The current deer population in Syracuse is estimated to be about 218, with 19 deer per square mile, Underwood said. He added that people think these numbers have increased over the past few years but there is no data to support that.

The presentation showed that he counted the deer along roadsides from April 2013 through October 2013 and conducted snow track surveys from December 2013 to March.

“As part of a larger study to understand the causes for the expansion of deer populations in urban areas, we estimated the deer population size and distribution in the East Side communities,” Underwood said in his presentation.

In these green spaces, Underwood and his students identified approximately 40 suitable daytime resting areas for the deer and the winter track counts confirmed that a lot of deer were using these areas, according to the presentation.

Syracuse residents have raised concerns about issues that can be caused by deer overpopulation, including Lyme disease, deer automobile accidents and effects on the land and people’s property, he said. Underwood added that there is always a concern for the effects of deer eating native plants.

Underwood said a lot of the decisions on how to handle problems caused by the deer are personal, such as how people manage their yards and landscapes and how they interact with the deer.

The next level of dealing with deer is managing the problem on a large scale, he said, adding that the decisions have to be made collectively and everybody must agree on a particular course of action.

“You need to find the money to pull it off and then have the fortitude to follow through,” Underwood said.
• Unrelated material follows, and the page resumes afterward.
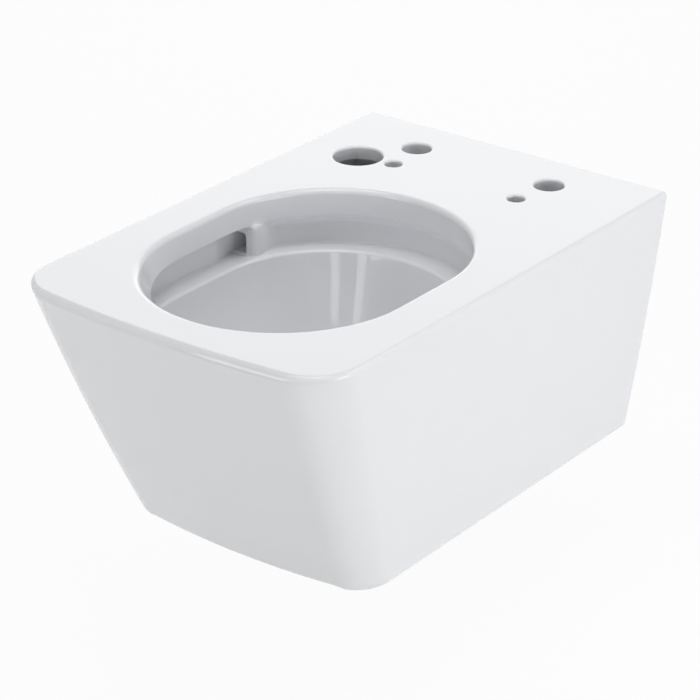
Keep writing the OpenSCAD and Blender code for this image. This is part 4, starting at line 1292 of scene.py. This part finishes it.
def floor_material(rgb, white_share):
    """Pale floor that looks white to the camera and in reflections, and keeps a soft shadow"""
    made = Shader(bpy.data.materials.new("floor"))
    made.finish(Base_Color=(*rgb, 1), Roughness=0.9)
    matt = Value(made, made.surface.outputs[0])
    white = made.node("ShaderNodeEmission", {}, {"Color": (1, 1, 1, 1), "Strength": 1.0})
    mixed = made.node("ShaderNodeMixShader", {}, {0: made.seen() * white_share, 1: matt, 2: white})
    made.feed(made.tree.nodes["Material Output"].inputs["Surface"], mixed)
    return made.owner


def studio_world(light):
    """World of even light, which is plain white wherever the camera looks"""
    made = Shader(bpy.data.worlds.new("studio"), "Background")
    seen = made.seen()
    return made.finish(Color=(1, 1, 1, 1), Strength=seen + (1 - seen) * light)


# Operators

CHINA_NODES = ("deck_rim", "shroud", "bowl", "channel_wall", "flush_distributor", "inlet_chamber",
               "trapway")
LEAST_CHINA_FACES = 1000
LEAST_FACES = 6
ANCHOR_SIDES = 64
BUSH_SIDES = 72
SCREW_SIDES = 48
SEAL_LIPS = 3
# Section of one lip: share of the lip's pitch, and share of its height
SEAL_LIP_FORM = ((0.9, 0), (0.7, 1), (0.3, 1), (0.1, 0))


class PAN_OT_china(bpy.types.Operator):
    """Make the china in one glazed body"""
    bl_idname = "pan.china"
    bl_label = "China"

    def execute(self, context):
        body = china_body(Sizes(context.scene))
        if len(body.data.polygons) < LEAST_CHINA_FACES:
            raise RuntimeError("the china came out empty")
        finish_piece(body, "pan", material(context, "glazed_china"), CHINA_NODES)
        return {"FINISHED"}


def dress(context, made, node, body, slot):
    """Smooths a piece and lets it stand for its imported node"""
    if len(made.data.polygons) < LEAST_FACES:
        raise RuntimeError(f"{node} came out empty")
    smooth(made, SHARP_ANGLE)
    made.name = made.data.name = f"{node}_dressed"
    finish_piece(made, body, material(context, slot), (node,))


class PAN_OT_seal(bpy.types.Operator):
    """Make the rubber seal in the flush inlet"""
    bl_idname = "pan.seal"
    bl_label = "Inlet seal"

    def execute(self, context):
        s = Sizes(context.scene)
        mouth, step = -s.mouth_y, s.seal_l / SEAL_LIPS
        near, far = mouth + s.seal_flange_t, mouth - s.seal_l
        r_out, r_in = s.inlet_d / 2 - s.seat_play, s.seal_bore_d / 2
        flange_r, groove_r = s.inlet_d / 2 + s.seal_flange_w, r_out - s.seal_groove
        loop = [(r_in, near), (flange_r, near), (flange_r, mouth), (r_out, mouth)]
        for i in range(SEAL_LIPS):
            mid = mouth - (i + 0.5) * s.seal_l / SEAL_LIPS
            low, high = mid + s.seal_groove_w / 2, mid - s.seal_groove_w / 2
            loop += [(r_out, low), (groove_r, low), (groove_r, high), (r_out, high)]
        loop += [(r_out, far), (r_in, far)]
        for i in reversed(range(SEAL_LIPS)):
            loop += [(r_in + s.seal_lip * out, mouth - i * step - step * along)
                     for along, out in SEAL_LIP_FORM]
        made = turned("inlet_seal", softened(loop, s.soft_edge), "Y", (0, 0, s.inlet_z), ROUND_SIDES)
        dress(context, made, "inlet_seal", "pan", "seal_rubber")
        return {"FINISHED"}


class PAN_OT_anchors(bpy.types.Operator):
    """Make the two threaded wall anchors with their grooves and hex sockets"""
    bl_idname = "pan.anchors"
    bl_label = "Wall anchors"

    def execute(self, context):
        s = Sizes(context.scene)
        tree = thread_tree()
        near, end = -s.washer_t, -s.washer_t - s.anchor_l
        r, bore_r, collar_r = s.anchor_d / 2, s.stud_d / 2, s.collar_d / 2
        half, deep = s.groove_floor / 2, s.groove_depth
        loop = [(bore_r, near), (collar_r, near), (collar_r, near - s.collar_t), (r, near - s.collar_t),
                (r, half + deep - s.access_y), (r - deep, half - s.access_y),
                (r - deep, -half - s.access_y), (r, -half - deep - s.access_y),
                (r, end + s.anchor_tip), (r - s.anchor_tip, end), (0, end),
                (0, near - s.stud_hole_l), (bore_r, near - s.stud_hole_l)]
        thread_l = s.stud_hole_l - 2 * s.stud_thread
        for side, sign in SIDES:
            x = sign * s.stud_pitch / 2
            made = turned("anchor", softened(loop, s.soft_edge), "Y", (x, 0, 0), ANCHOR_SIDES)
            cut(made, hex_socket(s.anchor_hex, end - OVERRUN, end + s.anchor_hex, "Y", (x, 0, 0)))
            join(made, thread(s, tree, "stud_thread", bore_r, s.stud_thread, thread_l, "Y",
                              (x, near - s.stud_thread, 0)))
            dress(context, made, f"wall_anchor_{side}", "pan", "zinc_steel")
        return {"FINISHED"}


class PAN_OT_bushes(bpy.types.Operator):
    """Make the nylon washers and the flanged sleeves round the anchors"""
    bl_idname = "pan.bushes"
    bl_label = "Washers and sleeves"

    def execute(self, context):
        s = Sizes(context.scene)
        r, washer_r = s.anchor_d / 2 + s.anchor_play, s.stud_d / 2 + s.anchor_play
        near, far = s.sleeve_flange_t - s.mouth_y, -s.mouth_y - s.rib_t
        collar_r, flange_r, sleeve_r = s.collar_d / 2, s.sleeve_flange_d / 2, s.sleeve_d / 2
        washer = [(washer_r, 0), (collar_r, 0), (collar_r, -s.washer_t), (washer_r, -s.washer_t)]
        sleeve = [(r, near), (flange_r, near), (flange_r, -s.mouth_y), (sleeve_r, -s.mouth_y),
                  (sleeve_r, far), (r, far)]
        for side, sign in SIDES:
            place = (sign * s.stud_pitch / 2, 0, 0)
            for name, loop in (("wall_washer", washer), ("sleeve", sleeve)):
                made = turned(name, softened(loop, s.soft_edge), "Y", place, BUSH_SIDES)
                dress(context, made, f"{name}_{side}", "pan", "white_nylon")
        return {"FINISHED"}


class PAN_OT_clamps(bpy.types.Operator):
    """Make the clamp blocks and jaws, with their moulded and machined edges broken"""
    bl_idname = "pan.clamps"
    bl_label = "Clamp blocks and jaws"

    def execute(self, context):
        s = Sizes(context.scene)
        for side, _ in SIDES:
            block = tidied_copy(f"clamp_block_{side}", s.soft_edge)
            dress(context, block, f"clamp_block_{side}", "pan", "grey_nylon")
            jaw = tidied_copy(f"clamp_jaw_{side}", s.soft_edge / 2)
            dress(context, jaw, f"clamp_jaw_{side}", f"jaw_{side}", "zinc_steel")
        return {"FINISHED"}


class PAN_OT_screws(bpy.types.Operator):
    """Make the two threaded clamp screws with their hex sockets"""
    bl_idname = "pan.screws"
    bl_label = "Clamp screws"

    def execute(self, context):
        s = Sizes(context.scene)
        tree = thread_tree()
        r, core, pilot_r = s.screw_d / 2, s.screw_d / 2 - s.thread_depth, s.pilot_d / 2
        low, top = s.jaw_top + s.screw_play, s.jaw_top + s.screw_l
        pilot, chamfer = low - s.pilot_l, s.screw_chamfer
        loop = [(0, pilot), (pilot_r, pilot), (pilot_r, low), (core, low), (core, top - 3 * chamfer),
                (r, top - 2.5 * chamfer), (r, top - chamfer), (r - chamfer, top), (0, top)]
        thread_l = s.screw_l - 3 * chamfer - s.thread_depth - s.screw_thread
        for side, sign in SIDES:
            place = (sign * s.stud_pitch / 2, -s.access_y, 0)
            made = turned("screw", softened(loop, s.soft_edge / 3), "Z", place, SCREW_SIDES)
            start = Vector(place) + Vector((0, 0, low + s.thread_depth))
            join(made, thread(s, tree, "screw_thread", core, s.screw_thread, thread_l, "Z", start))
            cut(made, hex_socket(s.screw_hex, top + OVERRUN, top - s.screw_hex_l, "Z", place))
            dress(context, made, f"clamp_screw_{side}", f"screw_{side}", "zinc_steel")
        return {"FINISHED"}


SENSOR_W = 36
LAMP_AIM = (0, -0.3, -0.05)
LAMP_DISTANCE = 2.2
# Each lamp's degrees to the right of straight in front of the pan, degrees up, width and height
LAMPS = {
    "top": (0, 85, 1.5, 1.5),
    "far": (-142.5, 26, 2, 2),
    "back": (135, 50, 1, 1),
    "front": (-15, 5, 1, 1),
    "right": (90, 3, 1, 1),
}
STRIP_AZIMUTHS = (31, 6, -13)
STRIP_FORM = (18, 0.3, 0.7)


def away(azimuth, elevation):
    """Direction from the pan; azimuth 0 is straight in front of it, and a quarter turn on its right"""
    return Vector((sin(azimuth) * cos(elevation), -cos(azimuth) * cos(elevation), sin(elevation)))


def facing(name, data, place, back):
    """New object at a place, turned to look the other way than back"""
    made = new_object(name, data)
    made.location = place
    made.rotation_euler = (-back).to_track_quat("-Z", "Y").to_euler()
    return made


def lamp(name, azimuth, elevation, w, h, watts):
    """Panel lamp that the camera doesn't see, aimed at the pan"""
    data = bpy.data.lights.new(name, "AREA")
    data.shape = "RECTANGLE"
    data.size = w
    data.size_y = h
    data.energy = watts
    back = away(radians(azimuth), radians(elevation))
    made = facing(name, data, Vector(LAMP_AIM) + back * LAMP_DISTANCE, back)
    made.visible_camera = False


class PAN_OT_stage(bpy.types.Operator):
    """Make the camera, the floor, the lamps and the world"""
    bl_idname = "pan.stage"
    bl_label = "Stage"

    def execute(self, context):
        scene = context.scene
        stage = scene.stage_settings
        scene.view_settings.view_transform = "Standard"

        data = bpy.data.cameras.new("camera")
        data.lens = stage.camera_lens
        data.sensor_width = SENSOR_W
        back = away(stage.camera_azimuth, stage.camera_elevation)
        scene.camera = facing("camera", data, stage.camera_place, back)

        half = stage.floor_size / 2
        floor_z = scene.pan_sizes.deck_z - stage.deck_height
        mesh = bpy.data.meshes.new("floor")
        mesh.from_pydata([(-half, -half, floor_z), (half, -half, floor_z), (half, half, floor_z),
                          (-half, half, floor_z)], [], [(0, 1, 2, 3)])
        mesh.materials.append(floor_material(scene.finish_colours.floor, stage.floor_white))
        new_object("floor", mesh)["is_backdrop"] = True

        scene.world = studio_world(stage.world_light)
        for name, form in LAMPS.items():
            lamp(f"{name}_lamp", *form, getattr(stage, f"{name}_power"))
        for azimuth in STRIP_AZIMUTHS:
            lamp(f"strip_lamp_{azimuth}", azimuth, *STRIP_FORM, stage.strip_power)
        return {"FINISHED"}


class PAN_PT_panel(bpy.types.Panel):
    """Buttons for the parts of the model"""
    bl_idname = "PAN_PT_panel"
    bl_label = "Wall Hung Pan"
    bl_space_type = "VIEW_3D"
    bl_region_type = "UI"
    bl_category = "Wall Hung Pan"

    def draw(self, context):
        for operator in OPERATORS:
            self.layout.operator(operator.bl_idname)
        for group in GROUPS:
            settings = getattr(context.scene, group)
            for name in type(settings).__annotations__:
                self.layout.prop(settings, name)


GROUPS = {"pan_sizes": PanSizes, "opening_sizes": OpeningSizes, "waterway_sizes": WaterwaySizes,
          "fixing_sizes": FixingSizes, "finish_colours": FinishColours, "stage_settings": StageSettings}
OPERATORS = (PAN_OT_china, PAN_OT_seal, PAN_OT_anchors, PAN_OT_bushes, PAN_OT_clamps, PAN_OT_screws,
             PAN_OT_stage)


def register():
    for group in GROUPS.values():
        bpy.utils.register_class(group)
    for cls in (*OPERATORS, PAN_PT_panel):
        bpy.utils.register_class(cls)
    for name, group in GROUPS.items():
        setattr(bpy.types.Scene, name, bpy.props.PointerProperty(type=group))


def unregister():
    for name in GROUPS:
        delattr(bpy.types.Scene, name)
    for cls in (PAN_PT_panel, *reversed(OPERATORS)):
        bpy.utils.unregister_class(cls)
    for group in GROUPS.values():
        bpy.utils.unregister_class(group)


def plain(bounds):
    return [[round(float(v), 6) for v in corner] for corner in bounds]


def main():
    register()
    for operator in OPERATORS:
        getattr(bpy.ops.pan, operator.bl_idname.split(".")[1])()
    {"cad": plain(cad_bounds), "visual": plain(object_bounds())}


if __name__ == "__main__":
    main()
The city of Syracuse is genuinely concerned about the issues caused by the deer, Underwood said. They are concerned for the citizens’ safety and well-being and are onboard to see what they can do to resolve the issues.

Sophia Pevzner, a senior wildlife science major, has been involved with Underwood’s work with deer for the past two years and has collected all of the winter data for him. She said the Syracuse Police Department doesn’t keep data as far as deer-vehicle accidents, but they know that cars have hit many animals.

“There are a lot of possible solutions,” she said. “First, we need to know what we’re dealing with, and then it depends on what the community decides to do.”

Pevzner also said one of the city council officials issued a statement saying that the community is putting together a commission to try to analyze the issue. The commission is called Tomorrow’s Neighborhoods Today and will look at different solutions to the problems posed by the deer, she said.